* Direction: Give back the exact lines spanning from the line with "make_posts()" to the line with "bpy.context.scene.collection.objects.link(empty)", with both of those lines included and no others.

* Extracted entries:

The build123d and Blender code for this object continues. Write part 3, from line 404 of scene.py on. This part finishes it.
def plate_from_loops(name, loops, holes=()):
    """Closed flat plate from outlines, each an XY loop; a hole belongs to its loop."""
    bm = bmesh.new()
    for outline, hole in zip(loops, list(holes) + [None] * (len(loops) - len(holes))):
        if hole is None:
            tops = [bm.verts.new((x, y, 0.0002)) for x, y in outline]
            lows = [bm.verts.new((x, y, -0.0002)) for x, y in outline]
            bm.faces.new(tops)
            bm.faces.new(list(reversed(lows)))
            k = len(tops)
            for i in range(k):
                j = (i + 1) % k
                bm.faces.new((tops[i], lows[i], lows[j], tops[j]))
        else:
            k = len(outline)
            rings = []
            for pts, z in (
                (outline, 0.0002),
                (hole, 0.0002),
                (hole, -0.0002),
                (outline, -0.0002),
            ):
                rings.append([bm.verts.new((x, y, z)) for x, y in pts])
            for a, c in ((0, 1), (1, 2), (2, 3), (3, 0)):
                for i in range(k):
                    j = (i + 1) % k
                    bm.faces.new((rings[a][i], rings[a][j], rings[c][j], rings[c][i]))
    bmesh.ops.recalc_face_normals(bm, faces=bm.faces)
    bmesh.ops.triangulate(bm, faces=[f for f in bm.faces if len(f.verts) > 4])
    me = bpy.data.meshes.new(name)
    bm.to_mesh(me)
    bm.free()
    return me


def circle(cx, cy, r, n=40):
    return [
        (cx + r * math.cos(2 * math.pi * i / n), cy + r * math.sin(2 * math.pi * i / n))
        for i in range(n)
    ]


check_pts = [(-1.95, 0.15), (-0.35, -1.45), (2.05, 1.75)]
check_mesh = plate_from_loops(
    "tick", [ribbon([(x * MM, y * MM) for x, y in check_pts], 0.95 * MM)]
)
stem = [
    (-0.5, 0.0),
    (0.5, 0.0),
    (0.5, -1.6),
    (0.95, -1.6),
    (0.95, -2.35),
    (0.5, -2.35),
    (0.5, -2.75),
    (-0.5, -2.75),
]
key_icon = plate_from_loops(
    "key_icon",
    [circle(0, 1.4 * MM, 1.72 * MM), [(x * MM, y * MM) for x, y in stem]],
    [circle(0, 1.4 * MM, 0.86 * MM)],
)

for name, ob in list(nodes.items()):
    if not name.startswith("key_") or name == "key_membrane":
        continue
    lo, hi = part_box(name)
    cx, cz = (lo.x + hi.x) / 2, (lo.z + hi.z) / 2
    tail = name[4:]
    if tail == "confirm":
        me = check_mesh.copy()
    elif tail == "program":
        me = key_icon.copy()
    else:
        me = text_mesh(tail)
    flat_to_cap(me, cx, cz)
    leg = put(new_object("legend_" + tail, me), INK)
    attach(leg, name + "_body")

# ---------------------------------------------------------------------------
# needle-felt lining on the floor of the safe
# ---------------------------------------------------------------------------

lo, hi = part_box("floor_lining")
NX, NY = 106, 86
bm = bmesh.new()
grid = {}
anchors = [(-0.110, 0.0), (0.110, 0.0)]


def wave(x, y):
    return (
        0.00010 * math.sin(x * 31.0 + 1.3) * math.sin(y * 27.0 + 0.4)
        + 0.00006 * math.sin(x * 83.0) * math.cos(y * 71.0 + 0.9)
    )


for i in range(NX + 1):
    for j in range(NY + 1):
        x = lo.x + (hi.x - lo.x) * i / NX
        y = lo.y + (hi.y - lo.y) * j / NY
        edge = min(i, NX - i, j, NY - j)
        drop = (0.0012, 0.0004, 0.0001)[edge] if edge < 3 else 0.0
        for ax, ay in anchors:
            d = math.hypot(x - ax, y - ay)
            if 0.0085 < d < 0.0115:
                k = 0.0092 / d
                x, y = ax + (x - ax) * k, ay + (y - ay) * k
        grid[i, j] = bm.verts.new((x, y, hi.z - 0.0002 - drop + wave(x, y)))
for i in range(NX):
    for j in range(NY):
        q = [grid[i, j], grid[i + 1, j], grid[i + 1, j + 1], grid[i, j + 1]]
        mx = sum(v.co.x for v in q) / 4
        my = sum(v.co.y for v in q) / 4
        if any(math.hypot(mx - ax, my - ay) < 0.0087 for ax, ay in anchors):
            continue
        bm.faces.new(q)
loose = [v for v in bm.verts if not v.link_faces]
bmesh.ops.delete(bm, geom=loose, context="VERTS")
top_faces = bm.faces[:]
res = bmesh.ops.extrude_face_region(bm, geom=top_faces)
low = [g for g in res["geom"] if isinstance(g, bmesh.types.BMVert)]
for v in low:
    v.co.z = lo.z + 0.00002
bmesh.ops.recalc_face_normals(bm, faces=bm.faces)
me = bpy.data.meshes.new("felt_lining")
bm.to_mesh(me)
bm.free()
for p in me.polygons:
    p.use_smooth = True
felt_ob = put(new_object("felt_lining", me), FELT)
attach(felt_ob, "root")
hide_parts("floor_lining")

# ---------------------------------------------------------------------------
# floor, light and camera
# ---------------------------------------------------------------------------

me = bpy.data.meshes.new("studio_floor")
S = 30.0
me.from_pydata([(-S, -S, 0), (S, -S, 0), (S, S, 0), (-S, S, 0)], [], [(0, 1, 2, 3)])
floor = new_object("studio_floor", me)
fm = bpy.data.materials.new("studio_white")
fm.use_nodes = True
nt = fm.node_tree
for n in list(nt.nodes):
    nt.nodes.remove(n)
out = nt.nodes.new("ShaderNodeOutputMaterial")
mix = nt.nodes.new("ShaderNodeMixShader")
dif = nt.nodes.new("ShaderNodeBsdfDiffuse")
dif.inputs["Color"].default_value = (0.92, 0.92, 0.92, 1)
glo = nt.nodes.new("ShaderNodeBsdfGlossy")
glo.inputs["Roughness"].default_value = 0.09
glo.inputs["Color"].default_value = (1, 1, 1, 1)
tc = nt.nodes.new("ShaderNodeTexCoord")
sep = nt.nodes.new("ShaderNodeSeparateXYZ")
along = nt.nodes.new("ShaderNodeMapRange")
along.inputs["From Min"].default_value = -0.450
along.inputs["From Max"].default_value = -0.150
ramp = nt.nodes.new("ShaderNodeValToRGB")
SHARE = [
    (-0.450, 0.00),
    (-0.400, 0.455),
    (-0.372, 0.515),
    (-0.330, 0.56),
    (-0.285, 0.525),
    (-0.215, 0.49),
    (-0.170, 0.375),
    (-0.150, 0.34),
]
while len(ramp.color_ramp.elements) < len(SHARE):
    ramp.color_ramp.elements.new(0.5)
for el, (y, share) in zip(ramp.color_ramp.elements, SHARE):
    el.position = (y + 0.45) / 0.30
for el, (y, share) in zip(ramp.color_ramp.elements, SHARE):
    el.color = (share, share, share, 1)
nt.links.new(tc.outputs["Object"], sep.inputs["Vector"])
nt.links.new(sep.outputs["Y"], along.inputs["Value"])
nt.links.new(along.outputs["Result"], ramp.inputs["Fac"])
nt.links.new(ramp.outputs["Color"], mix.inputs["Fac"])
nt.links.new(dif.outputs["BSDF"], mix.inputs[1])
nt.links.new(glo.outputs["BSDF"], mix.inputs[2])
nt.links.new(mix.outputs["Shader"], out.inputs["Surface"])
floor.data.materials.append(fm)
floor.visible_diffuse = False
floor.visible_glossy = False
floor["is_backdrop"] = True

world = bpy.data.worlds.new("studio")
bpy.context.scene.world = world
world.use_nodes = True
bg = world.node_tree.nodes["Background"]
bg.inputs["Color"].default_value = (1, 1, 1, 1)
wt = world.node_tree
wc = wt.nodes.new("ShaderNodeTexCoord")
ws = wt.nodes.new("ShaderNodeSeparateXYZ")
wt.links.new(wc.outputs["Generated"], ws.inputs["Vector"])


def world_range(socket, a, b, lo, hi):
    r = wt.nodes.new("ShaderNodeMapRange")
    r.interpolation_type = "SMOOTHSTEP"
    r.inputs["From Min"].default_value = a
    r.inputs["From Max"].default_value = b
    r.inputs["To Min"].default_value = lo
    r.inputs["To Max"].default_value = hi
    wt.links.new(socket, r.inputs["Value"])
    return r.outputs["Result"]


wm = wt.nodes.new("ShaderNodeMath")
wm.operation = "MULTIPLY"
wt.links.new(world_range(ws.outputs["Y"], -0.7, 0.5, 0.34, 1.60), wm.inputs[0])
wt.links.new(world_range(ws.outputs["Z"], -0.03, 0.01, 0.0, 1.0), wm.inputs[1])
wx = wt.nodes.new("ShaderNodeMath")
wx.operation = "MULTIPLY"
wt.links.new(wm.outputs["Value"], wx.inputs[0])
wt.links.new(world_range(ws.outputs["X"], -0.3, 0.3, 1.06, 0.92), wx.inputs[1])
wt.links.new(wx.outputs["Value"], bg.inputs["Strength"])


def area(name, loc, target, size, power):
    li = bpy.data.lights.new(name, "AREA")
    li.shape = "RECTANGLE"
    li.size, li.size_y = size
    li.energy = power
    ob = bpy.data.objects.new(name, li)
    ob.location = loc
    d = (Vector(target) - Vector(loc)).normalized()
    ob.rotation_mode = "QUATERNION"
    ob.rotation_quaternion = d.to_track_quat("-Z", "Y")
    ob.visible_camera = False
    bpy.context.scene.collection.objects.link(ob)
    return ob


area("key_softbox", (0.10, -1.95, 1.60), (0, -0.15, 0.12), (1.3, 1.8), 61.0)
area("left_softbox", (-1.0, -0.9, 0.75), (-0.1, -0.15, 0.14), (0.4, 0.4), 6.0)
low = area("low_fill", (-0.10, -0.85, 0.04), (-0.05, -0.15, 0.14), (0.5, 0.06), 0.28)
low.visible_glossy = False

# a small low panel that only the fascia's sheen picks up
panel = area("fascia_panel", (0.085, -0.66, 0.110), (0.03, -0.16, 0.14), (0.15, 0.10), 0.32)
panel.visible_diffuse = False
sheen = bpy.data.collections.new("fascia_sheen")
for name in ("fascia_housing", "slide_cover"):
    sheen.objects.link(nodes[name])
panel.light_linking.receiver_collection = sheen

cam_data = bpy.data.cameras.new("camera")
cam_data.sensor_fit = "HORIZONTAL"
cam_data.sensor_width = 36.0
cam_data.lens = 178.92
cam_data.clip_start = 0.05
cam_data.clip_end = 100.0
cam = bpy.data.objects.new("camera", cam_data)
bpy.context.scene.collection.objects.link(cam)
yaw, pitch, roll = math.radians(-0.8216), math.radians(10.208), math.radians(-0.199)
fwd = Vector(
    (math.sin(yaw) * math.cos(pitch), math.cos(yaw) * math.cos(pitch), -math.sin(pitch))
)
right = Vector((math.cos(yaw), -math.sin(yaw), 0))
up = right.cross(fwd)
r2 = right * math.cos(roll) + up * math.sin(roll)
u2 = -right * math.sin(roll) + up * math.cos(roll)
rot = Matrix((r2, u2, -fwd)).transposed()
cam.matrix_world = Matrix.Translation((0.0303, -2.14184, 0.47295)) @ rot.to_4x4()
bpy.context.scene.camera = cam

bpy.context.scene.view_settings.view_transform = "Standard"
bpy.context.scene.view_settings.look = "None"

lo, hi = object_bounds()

==

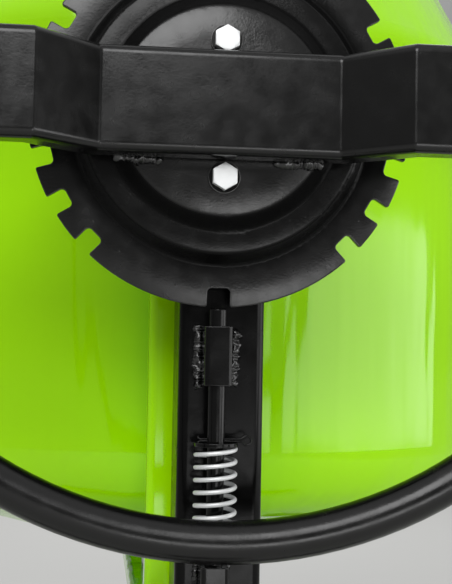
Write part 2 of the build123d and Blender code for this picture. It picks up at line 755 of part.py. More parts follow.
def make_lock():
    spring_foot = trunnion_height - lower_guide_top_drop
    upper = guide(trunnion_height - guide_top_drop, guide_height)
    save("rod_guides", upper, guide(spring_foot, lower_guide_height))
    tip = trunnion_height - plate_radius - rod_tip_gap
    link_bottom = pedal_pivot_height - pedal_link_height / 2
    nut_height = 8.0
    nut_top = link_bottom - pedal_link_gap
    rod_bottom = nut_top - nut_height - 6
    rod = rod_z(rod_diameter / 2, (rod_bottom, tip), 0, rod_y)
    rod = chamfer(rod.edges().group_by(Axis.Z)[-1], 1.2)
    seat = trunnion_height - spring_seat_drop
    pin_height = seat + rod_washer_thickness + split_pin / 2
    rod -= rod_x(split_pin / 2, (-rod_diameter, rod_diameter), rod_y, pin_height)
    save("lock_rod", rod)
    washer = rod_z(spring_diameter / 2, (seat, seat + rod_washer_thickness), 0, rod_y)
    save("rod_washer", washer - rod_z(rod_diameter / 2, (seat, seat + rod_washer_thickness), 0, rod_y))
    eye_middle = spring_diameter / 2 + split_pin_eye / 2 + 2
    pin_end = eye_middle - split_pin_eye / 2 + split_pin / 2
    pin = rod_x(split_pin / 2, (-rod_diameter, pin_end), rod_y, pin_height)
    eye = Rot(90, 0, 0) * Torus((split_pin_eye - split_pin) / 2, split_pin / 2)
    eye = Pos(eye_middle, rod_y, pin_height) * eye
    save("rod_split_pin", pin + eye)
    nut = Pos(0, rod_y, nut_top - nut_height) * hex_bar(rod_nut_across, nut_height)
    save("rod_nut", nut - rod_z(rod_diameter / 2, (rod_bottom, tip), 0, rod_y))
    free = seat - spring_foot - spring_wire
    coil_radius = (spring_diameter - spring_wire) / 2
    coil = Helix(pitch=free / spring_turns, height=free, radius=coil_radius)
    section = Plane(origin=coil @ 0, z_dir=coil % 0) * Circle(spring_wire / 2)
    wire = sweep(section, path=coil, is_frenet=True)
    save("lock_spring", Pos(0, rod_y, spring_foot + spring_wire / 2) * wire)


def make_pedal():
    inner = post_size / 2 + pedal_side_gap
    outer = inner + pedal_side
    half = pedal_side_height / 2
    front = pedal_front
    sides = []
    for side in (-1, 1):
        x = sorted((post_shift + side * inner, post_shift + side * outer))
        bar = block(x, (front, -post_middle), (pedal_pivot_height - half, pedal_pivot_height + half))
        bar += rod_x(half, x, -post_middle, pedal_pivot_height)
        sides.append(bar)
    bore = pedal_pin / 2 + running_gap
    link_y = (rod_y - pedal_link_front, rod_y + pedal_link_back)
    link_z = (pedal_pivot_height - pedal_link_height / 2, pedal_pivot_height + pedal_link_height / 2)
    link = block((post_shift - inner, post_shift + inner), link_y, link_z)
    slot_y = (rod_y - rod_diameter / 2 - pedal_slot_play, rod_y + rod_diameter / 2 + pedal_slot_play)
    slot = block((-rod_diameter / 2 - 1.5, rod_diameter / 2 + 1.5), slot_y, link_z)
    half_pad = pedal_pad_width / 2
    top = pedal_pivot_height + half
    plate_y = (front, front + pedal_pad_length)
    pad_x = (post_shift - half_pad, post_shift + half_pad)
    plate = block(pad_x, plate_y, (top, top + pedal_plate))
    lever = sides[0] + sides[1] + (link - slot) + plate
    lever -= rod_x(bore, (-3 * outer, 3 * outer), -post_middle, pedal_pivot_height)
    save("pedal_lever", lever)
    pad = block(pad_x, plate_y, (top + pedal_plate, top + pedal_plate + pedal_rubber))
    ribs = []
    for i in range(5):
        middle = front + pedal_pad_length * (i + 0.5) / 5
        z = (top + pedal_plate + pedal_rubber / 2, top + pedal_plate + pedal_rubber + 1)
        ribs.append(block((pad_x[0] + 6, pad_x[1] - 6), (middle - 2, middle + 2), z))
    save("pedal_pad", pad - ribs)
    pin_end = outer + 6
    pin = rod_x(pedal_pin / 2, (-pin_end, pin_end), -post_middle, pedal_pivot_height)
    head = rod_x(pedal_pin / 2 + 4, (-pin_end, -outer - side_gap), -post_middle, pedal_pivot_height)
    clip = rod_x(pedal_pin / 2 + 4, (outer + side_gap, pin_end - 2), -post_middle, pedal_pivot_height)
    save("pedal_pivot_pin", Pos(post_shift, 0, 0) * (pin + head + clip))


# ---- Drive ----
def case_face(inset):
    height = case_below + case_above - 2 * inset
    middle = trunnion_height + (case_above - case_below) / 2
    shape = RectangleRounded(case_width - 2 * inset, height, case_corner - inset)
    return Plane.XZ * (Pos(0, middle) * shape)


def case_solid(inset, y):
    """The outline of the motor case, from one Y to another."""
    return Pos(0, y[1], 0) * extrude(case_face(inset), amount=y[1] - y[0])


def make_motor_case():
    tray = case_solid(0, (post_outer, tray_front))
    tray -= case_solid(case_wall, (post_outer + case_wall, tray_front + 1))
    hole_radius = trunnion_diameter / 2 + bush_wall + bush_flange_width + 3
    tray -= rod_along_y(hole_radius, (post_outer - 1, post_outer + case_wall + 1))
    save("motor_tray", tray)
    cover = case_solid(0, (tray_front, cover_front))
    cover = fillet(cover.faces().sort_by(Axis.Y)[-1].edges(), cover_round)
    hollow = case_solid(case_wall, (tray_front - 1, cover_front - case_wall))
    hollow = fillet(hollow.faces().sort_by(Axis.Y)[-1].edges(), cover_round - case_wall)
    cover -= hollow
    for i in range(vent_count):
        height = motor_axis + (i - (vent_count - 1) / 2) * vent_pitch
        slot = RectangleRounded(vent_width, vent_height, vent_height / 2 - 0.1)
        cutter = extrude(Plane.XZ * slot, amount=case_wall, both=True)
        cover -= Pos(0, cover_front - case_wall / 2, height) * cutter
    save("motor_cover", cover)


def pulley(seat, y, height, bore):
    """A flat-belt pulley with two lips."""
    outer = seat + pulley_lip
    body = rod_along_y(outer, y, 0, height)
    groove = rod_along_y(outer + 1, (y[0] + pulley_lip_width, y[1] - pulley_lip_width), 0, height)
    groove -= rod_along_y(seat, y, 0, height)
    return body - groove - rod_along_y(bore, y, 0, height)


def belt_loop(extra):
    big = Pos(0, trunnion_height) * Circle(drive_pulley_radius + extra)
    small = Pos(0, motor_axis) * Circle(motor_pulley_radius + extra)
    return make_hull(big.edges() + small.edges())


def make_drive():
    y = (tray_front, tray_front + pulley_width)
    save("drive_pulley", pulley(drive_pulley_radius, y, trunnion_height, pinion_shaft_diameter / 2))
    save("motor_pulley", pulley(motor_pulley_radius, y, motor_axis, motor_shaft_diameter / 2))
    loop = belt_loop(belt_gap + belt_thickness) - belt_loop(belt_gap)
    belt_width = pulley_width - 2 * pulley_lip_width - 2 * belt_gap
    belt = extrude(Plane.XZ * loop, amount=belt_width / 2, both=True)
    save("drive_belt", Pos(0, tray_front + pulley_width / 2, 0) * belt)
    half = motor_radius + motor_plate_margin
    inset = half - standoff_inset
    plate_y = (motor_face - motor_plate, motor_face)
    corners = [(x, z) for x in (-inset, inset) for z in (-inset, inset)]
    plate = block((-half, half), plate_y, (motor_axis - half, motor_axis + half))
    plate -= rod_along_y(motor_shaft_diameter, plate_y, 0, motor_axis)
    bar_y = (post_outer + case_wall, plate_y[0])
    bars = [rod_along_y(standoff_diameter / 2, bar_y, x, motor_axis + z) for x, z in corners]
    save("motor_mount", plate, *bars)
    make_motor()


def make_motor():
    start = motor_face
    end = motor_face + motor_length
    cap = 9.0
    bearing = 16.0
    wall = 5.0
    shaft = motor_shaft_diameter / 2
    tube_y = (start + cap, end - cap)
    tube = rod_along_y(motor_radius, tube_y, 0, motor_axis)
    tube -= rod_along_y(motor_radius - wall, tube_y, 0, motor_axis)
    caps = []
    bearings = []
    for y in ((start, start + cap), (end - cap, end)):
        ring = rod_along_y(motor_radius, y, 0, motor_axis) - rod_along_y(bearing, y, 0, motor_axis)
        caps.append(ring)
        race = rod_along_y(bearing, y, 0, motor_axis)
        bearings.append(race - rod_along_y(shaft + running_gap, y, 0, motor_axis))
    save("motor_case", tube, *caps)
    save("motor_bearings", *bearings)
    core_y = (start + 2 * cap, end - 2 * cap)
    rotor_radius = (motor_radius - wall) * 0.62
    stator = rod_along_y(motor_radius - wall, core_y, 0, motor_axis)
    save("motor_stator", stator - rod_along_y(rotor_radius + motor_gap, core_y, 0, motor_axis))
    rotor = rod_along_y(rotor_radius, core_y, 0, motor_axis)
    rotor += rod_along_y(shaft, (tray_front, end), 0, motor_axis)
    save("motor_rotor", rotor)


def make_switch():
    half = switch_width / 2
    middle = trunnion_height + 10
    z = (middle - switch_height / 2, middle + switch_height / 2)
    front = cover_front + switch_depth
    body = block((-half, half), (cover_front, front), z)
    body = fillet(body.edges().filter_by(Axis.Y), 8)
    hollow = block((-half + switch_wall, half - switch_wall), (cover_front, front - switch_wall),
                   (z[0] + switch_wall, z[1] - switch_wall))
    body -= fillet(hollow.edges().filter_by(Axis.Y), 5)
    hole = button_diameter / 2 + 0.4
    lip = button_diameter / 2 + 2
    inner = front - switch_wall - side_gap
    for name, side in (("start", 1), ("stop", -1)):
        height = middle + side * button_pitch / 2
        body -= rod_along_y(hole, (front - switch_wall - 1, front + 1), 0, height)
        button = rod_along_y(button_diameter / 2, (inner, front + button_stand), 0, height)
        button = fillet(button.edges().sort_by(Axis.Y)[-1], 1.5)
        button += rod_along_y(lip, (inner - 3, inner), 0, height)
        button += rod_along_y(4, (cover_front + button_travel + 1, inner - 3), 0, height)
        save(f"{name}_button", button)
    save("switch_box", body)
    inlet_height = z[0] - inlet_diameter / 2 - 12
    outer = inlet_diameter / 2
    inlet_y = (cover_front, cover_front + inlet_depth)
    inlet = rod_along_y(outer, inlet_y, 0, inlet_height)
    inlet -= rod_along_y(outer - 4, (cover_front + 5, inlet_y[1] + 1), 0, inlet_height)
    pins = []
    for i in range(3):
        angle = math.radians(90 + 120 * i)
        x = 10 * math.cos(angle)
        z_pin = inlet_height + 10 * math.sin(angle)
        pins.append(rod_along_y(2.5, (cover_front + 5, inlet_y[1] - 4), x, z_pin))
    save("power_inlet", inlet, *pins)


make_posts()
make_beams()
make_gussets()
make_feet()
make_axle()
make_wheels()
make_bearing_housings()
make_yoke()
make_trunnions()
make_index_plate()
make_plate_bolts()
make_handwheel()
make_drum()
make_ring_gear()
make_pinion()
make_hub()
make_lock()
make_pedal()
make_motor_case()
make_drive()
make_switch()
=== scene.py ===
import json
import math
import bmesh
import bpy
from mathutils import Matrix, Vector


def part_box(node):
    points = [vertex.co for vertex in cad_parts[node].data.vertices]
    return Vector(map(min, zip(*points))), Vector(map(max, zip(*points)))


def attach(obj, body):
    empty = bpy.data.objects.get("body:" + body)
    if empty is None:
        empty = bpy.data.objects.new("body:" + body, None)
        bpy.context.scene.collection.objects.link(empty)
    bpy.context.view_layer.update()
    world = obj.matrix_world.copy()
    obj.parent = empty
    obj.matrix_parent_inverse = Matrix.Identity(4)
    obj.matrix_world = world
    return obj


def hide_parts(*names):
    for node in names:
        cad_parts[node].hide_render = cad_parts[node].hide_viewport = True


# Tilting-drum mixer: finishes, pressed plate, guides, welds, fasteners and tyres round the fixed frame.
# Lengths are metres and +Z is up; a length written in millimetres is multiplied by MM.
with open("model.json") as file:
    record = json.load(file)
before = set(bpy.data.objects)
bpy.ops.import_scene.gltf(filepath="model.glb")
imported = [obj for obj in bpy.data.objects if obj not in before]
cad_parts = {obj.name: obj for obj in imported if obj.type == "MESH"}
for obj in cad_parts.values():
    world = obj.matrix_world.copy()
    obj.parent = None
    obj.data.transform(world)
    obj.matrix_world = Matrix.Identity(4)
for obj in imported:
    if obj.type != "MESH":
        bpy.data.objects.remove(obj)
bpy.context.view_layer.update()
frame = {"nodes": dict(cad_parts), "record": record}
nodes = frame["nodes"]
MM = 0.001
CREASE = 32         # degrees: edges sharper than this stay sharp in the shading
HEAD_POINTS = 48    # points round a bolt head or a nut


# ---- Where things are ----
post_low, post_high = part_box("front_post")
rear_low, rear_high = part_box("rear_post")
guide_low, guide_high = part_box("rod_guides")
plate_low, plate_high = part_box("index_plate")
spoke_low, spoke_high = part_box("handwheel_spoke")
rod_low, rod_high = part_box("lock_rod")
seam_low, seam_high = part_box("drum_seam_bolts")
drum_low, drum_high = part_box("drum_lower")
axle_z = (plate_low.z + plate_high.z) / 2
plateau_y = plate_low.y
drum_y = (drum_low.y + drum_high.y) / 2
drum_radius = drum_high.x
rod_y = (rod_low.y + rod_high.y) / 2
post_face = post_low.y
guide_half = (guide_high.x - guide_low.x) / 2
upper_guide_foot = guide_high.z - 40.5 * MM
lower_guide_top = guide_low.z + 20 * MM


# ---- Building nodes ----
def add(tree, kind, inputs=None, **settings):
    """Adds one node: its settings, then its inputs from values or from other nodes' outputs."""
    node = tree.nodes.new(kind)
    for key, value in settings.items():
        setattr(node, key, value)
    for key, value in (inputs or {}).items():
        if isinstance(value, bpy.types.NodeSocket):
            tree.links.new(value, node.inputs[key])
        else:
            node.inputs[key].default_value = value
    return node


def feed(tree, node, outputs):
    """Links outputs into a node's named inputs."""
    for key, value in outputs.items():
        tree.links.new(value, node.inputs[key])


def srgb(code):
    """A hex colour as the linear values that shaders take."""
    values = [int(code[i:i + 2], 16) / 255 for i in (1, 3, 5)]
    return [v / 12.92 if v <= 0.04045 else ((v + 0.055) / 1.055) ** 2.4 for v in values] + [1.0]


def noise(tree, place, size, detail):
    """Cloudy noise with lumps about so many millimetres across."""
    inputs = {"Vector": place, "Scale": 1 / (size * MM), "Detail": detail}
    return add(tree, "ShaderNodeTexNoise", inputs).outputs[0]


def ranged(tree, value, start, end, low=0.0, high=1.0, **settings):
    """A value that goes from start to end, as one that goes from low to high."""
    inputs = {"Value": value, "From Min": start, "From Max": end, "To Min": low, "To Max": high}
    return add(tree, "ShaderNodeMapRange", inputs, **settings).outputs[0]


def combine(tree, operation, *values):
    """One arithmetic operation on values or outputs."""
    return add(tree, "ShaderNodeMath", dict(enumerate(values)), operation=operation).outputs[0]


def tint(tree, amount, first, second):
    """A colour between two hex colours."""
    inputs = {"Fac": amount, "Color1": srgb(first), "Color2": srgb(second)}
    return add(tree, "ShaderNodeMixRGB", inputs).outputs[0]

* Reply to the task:
make_posts()
make_beams()
make_gussets()
make_feet()
make_axle()
make_wheels()
make_bearing_housings()
make_yoke()
make_trunnions()
make_index_plate()
make_plate_bolts()
make_handwheel()
make_drum()
make_ring_gear()
make_pinion()
make_hub()
make_lock()
make_pedal()
make_motor_case()
make_drive()
make_switch()
=== scene.py ===
import json
import math
import bmesh
import bpy
from mathutils import Matrix, Vector


def part_box(node):
    points = [vertex.co for vertex in cad_parts[node].data.vertices]
    return Vector(map(min, zip(*points))), Vector(map(max, zip(*points)))


def attach(obj, body):
    empty = bpy.data.objects.get("body:" + body)
    if empty is None:
        empty = bpy.data.objects.new("body:" + body, None)
        bpy.context.scene.collection.objects.link(empty)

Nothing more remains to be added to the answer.